Wild is one of those films where the acting is better than the movie itself, and Reese Witherspoon delivers a strong and natural performance to a Vallée-made character. I loved watching her howl with wolves or get genuinely excited about cooking hot "mush," or just fall onto her knees and break down into tears in a strange rainforest environment. Witherspoon's facial expressions were able to excellently portray the hope and hopelessness that Strayed felt on her course, and her voiceovers, which convey her thoughts, are derisively comical and depict another form of her resilient attitude. Strayed's attitude and her gender are a part of the feminism this film carries, a topic like LGBT in Dallas Buyers Club that Vallée wanted to characterize this time. I'm glad he included it because otherwise the film would have felt totally unrealistic, and the "anything is possible for women" look that Witherspoon has at the end defies any doubts she or readers/viewers had about her making it to the border of Canada.

I wasn't a fan of Yves Bélanger's cinematography work in Wild at first. I thought it was severely lacking in wide-shots of how small Strayed is compared to the vast desert around her, or any really beautiful scenes of the expansive landscape she traveled through. But after much thought, I noticed and appreciated his decision to focus instead on the smaller parts of life through a more microscopic lens.
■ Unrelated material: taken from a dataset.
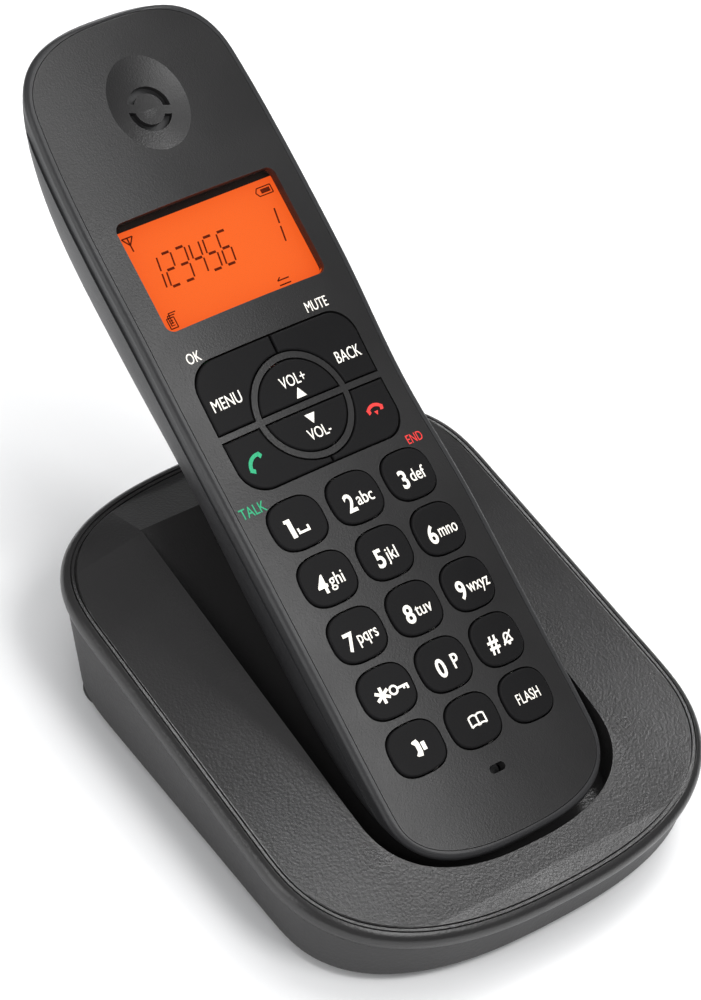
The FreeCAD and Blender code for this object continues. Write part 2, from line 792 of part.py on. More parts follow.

Where a film like Gravity relished in scenes of Sandra Bullock traveling completely alone in an infinite, black "space," Wild wants Witherspoon to feel mighty by showing her as a larger than life creature to all the little rabbits and bugs she meets on her path. Bélanger focuses on symbols like her rugged shoes or makes his audience feel huge by panning over single blades of grass, and it's pretty cool how we can still feel the same kind of loneliness but it's also tinged with a subtle feeling of power. This combination is what defines Wild, a transformation of Strayed from a small female hiker looking for answers to an almost goddess of nature asking the question "What's next?".
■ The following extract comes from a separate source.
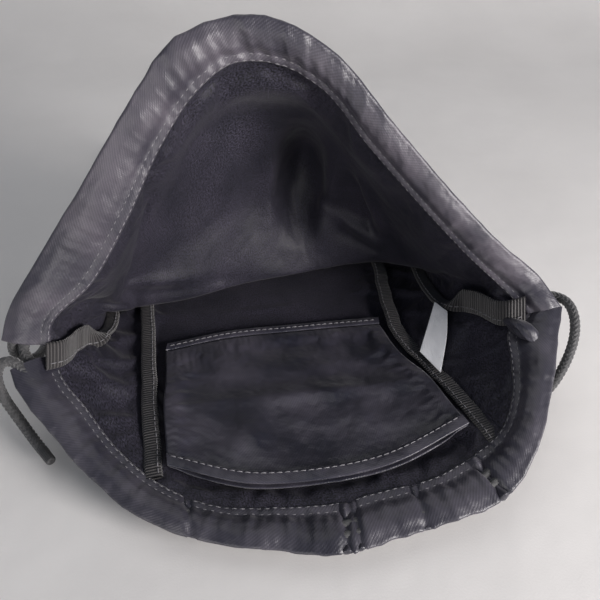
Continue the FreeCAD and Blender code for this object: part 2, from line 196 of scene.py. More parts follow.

Wild is an expedition into the self. It doesn't deserve to be looked over or ignored because Witherspoon delivers her career-best performance, and it's pretty fun to watch her evolve from carrying a tiny pink purse with a chihuahua in Legally Blonde to lugging a massive blue hiking backpack in this movie. Wild will be praised for it's tough female lead and it’s too good to write off as “Oscar bait,” but not quite quality enough to escape the categorization entirely.